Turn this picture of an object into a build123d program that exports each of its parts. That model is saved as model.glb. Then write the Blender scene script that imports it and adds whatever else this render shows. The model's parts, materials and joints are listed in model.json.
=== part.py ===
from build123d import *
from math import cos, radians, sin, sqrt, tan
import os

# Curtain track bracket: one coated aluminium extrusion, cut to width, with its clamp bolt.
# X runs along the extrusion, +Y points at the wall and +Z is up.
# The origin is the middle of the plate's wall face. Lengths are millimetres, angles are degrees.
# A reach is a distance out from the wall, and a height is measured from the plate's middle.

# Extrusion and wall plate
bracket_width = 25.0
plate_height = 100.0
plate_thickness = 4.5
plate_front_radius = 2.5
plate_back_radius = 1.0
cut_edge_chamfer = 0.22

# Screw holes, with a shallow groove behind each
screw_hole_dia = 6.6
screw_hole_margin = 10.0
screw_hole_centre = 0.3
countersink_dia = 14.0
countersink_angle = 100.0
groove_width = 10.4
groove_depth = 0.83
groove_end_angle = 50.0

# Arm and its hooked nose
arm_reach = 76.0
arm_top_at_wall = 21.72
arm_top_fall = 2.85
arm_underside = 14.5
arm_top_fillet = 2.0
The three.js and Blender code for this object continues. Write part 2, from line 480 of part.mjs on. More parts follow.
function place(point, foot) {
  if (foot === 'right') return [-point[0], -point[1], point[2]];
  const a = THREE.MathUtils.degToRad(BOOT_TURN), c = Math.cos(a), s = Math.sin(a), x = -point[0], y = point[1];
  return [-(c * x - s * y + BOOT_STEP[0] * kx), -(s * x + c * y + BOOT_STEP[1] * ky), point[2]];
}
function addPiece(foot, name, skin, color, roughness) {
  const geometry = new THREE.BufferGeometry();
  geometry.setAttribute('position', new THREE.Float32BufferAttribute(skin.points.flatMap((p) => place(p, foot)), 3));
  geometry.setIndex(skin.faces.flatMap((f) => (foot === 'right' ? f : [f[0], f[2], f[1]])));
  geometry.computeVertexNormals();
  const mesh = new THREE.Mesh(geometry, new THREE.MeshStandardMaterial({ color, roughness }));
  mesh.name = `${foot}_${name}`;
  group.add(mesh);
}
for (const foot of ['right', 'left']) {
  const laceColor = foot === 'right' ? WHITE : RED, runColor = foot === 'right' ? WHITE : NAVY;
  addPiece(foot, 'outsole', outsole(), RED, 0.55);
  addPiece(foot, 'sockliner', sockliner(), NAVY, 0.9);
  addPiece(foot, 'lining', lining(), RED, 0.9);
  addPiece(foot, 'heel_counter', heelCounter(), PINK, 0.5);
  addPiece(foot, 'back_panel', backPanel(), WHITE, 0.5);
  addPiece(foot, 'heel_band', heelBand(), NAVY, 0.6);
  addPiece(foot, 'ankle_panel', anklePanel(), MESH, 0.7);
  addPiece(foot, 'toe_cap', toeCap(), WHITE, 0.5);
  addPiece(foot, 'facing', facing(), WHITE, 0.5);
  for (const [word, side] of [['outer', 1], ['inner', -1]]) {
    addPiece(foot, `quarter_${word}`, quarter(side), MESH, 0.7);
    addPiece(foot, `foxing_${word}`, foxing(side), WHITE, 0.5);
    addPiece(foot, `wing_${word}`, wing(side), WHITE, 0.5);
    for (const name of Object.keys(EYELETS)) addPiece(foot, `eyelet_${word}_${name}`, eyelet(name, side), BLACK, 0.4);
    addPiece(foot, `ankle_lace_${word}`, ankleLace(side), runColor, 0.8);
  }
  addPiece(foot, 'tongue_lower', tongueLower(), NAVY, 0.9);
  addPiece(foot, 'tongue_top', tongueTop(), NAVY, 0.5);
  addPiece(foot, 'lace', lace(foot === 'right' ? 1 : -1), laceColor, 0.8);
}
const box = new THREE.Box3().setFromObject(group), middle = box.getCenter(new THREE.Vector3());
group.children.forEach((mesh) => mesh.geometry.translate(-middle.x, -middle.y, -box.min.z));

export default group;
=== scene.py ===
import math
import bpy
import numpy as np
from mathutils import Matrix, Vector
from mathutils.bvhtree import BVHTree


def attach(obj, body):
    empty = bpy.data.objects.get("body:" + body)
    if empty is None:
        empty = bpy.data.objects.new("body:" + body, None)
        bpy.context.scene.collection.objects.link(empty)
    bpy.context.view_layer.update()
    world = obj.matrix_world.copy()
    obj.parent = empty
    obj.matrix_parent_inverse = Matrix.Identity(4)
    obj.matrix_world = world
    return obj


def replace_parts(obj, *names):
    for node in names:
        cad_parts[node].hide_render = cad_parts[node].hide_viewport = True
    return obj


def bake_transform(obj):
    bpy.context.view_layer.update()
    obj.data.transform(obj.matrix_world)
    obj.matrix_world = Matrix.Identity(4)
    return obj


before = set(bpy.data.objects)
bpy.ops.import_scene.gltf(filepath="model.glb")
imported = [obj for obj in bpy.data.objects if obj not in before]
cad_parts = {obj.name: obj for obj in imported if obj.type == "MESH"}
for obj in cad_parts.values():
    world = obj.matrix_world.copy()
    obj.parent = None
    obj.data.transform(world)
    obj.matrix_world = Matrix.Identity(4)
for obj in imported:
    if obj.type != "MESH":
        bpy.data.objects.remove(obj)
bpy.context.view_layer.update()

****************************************

_Your instructions_
Transcribe, word for word, every line from the line with "addPiece(foot, 'lace', lace(foot" to the line with "cad_parts[node].hide_render = cad_parts[node].hide_viewport", inclusive, and output nothing else.

_Solved problem_
  addPiece(foot, 'lace', lace(foot === 'right' ? 1 : -1), laceColor, 0.8);
}
const box = new THREE.Box3().setFromObject(group), middle = box.getCenter(new THREE.Vector3());
group.children.forEach((mesh) => mesh.geometry.translate(-middle.x, -middle.y, -box.min.z));

export default group;
=== scene.py ===
import math
import bpy
import numpy as np
from mathutils import Matrix, Vector
from mathutils.bvhtree import BVHTree


def attach(obj, body):
    empty = bpy.data.objects.get("body:" + body)
    if empty is None:
        empty = bpy.data.objects.new("body:" + body, None)
        bpy.context.scene.collection.objects.link(empty)
    bpy.context.view_layer.update()
    world = obj.matrix_world.copy()
    obj.parent = empty
    obj.matrix_parent_inverse = Matrix.Identity(4)
    obj.matrix_world = world
    return obj


def replace_parts(obj, *names):
    for node in names:
        cad_parts[node].hide_render = cad_parts[node].hide_viewport = True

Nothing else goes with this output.